Pour Rachida Dati, la messe semble dite. sa dernière gaffe a été immédiatement corrigée. Quand elle qualifie de "bon sens" la recommandation de la Commission Varinard d'enfermer les enfants de 12 ans les plus violents, François Fillon la tacle aussitôt en se déclarant "totalement hostile à ce qu'on mette en prison des enfants de 12 ans".
Nicolas Sarkozy devrait commencer à s'inquiéter d'un autre fidèle: Frédéric Lefebvre, député pour quelques mois encore (sauf démission d'André Santini) et toujours lobbyiste professionnel, fait feu de tous bois dans les médias pour exister et provoquer. Il lui arrive de trébucher, comme avec ses déclarations il y a 10 jours en faveur de la détection des comportements violents à la maternelle.
Mais Sarkozy est déjà très agacé par ses autres parlementaires. Voici les sénateurs et députés de son camp exprimer coup sur coup leur autonomie. L'un d'entre eux dépose un amendement de défiscalisation partielle des pertes en bourse, et c'est la bronca même à droite ! Une soixantaine de parlementaires UMP ont aussi écrit publiquement leur désaccord avec la généralisation du travail le dimanche.

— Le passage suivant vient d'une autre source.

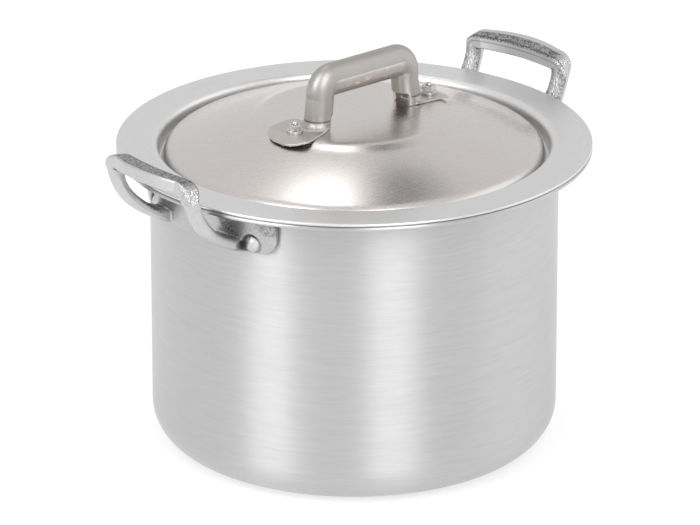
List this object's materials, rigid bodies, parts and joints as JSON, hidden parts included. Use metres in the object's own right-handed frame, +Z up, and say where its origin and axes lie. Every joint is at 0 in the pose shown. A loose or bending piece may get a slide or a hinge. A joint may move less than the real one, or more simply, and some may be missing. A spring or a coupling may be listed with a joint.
{
  "type": "cooking pot",
  "caption": "Deep aluminium cooking pot with two cast loop handles riveted on, and a flanged domed lid with a tube handle.",
  "frame": {"origin": "centre of the pot's flat base, on its axis", "axes": "+Z up along the pot's axis; the left side handle points along -X; the lid's handle lies along X, a little to the -Y side"},
  "size_m": [0.3305, 0.285, 0.2434],
  "materials": {
    "spun_aluminium": "satin, with fine turned lines round the wall and rim",
    "lid_aluminium": "satin rim, brighter buffed dome with fine crossed scratches",
    "cast_aluminium": "smooth satin faces and rough sand-cast faces",
    "handle_aluminium": "satin, buffed along the tube",
    "rivet_aluminium": "bright",
    "fastener_metal": "bright and slightly worn"
  },
  "bodies": {
    "pot": {"pot_body": "spun_aluminium", "left_handle": "cast_aluminium", "right_handle": "cast_aluminium", "left_rivet_front": "rivet_aluminium", "left_rivet_back": "rivet_aluminium", "right_rivet_front": "rivet_aluminium", "right_rivet_back": "rivet_aluminium"},
    "lid": {"lid_shell": "lid_aluminium", "lid_handle": "handle_aluminium", "left_lid_screw": "fastener_metal", "right_lid_screw": "fastener_metal", "left_lid_washer": "fastener_metal", "right_lid_washer": "fastener_metal", "left_lid_nut": "fastener_metal", "right_lid_nut": "fastener_metal"}
  },
  "joints": [
    {"name": "lid_lift", "type": "slide", "parent": "pot", "child": "lid", "axis": [0, 0, 1], "range_m": [0, 0.12]}
  ]
}
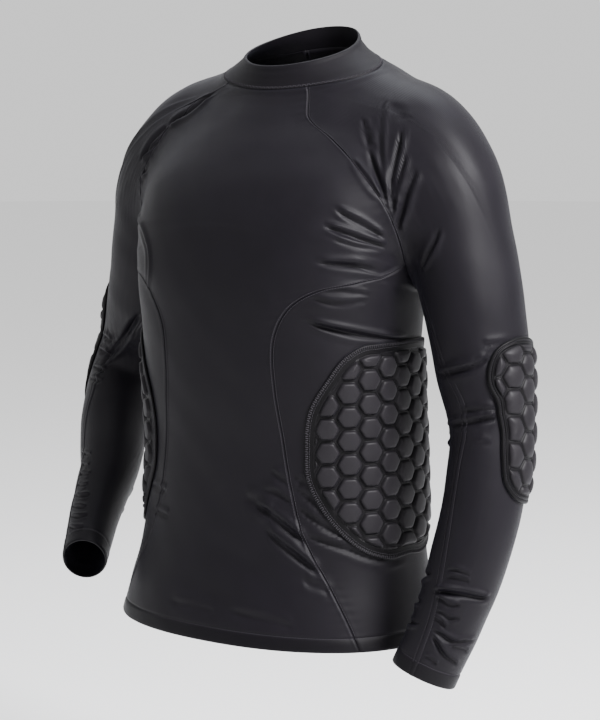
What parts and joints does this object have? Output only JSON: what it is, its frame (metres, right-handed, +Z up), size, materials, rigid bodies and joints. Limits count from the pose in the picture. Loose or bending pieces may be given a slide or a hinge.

Et le Nouveau Centre, supplétif centriste du pouvoir, hésite à voter la réforme de l'audiovisuel. Il est drôle - ou triste - de constater que ceux qui n'ont jamais émis le moindre état d'âme au sein du camp présidentiel sont les "débauchés de gauche" Kouchner, Bockel et Besson. Ces collaborateurs-là de Nicolas Sarkozy s'accrochent à la branche présidentielle comme à une radeau de survie.
Rama fait sa star
Mais l'énervement présidentiel principal de la semaine concerne Rama Yade. Nicolas Sarkozy n'a pas apprécié qu'elle décline publiquement son invitation à la candidature sur la liste UMP des élections européennes de juin prochain conduite par Michel Barnier. La punition est venue le lendemain : elle ne remplacera pas Jean-Pierre Jouyet qui quitte le secrétariat d'Etat aux Affaires Européennes, et son propre poste en mai 2007 est ensuite qualifiée d'inutile par son ministre de tutelle. Mais pour qui se prend-elle ?
60ème anniversaire de la Déclaration des Droits de l'Homme des Nations Unies oblige, il fut beaucoup question de droits de l'homme cette semaine. Samedi dernier, le monarque a reçu son écharpe blanche du chef spirituel tibétain. le Dalaï-lama ne lui tient pas rigueur de l'avoir boudé en juillet dernier. On a peine à comprendre la logique d'une politique qui promeut le dialogue avec les tyrans de ce monde pour mieux les maîtriser et faire du commerce, puis s'attire leurs foudres quelques mois plus tard. La Chine n'était pas contente, et l'a fait savoir.
Le "dérapage" de Bernard Kouchner, mercredi à propos de Rama Yade, a aggravé le symbole : la politique étrangère de la France depuis mai 2007 n'est qu'un renoncement intégral en faveur du réalisme politique le plus cynique.
Lundi, devant un parterre de prix Nobel de la Paix, Nicolas Sarkozy a eu beau jeu d'avouer qu'il cherchait lui aussi sa "bonne décision", celle qui fera date dans l'histoire de la défense des droits de l'Homme.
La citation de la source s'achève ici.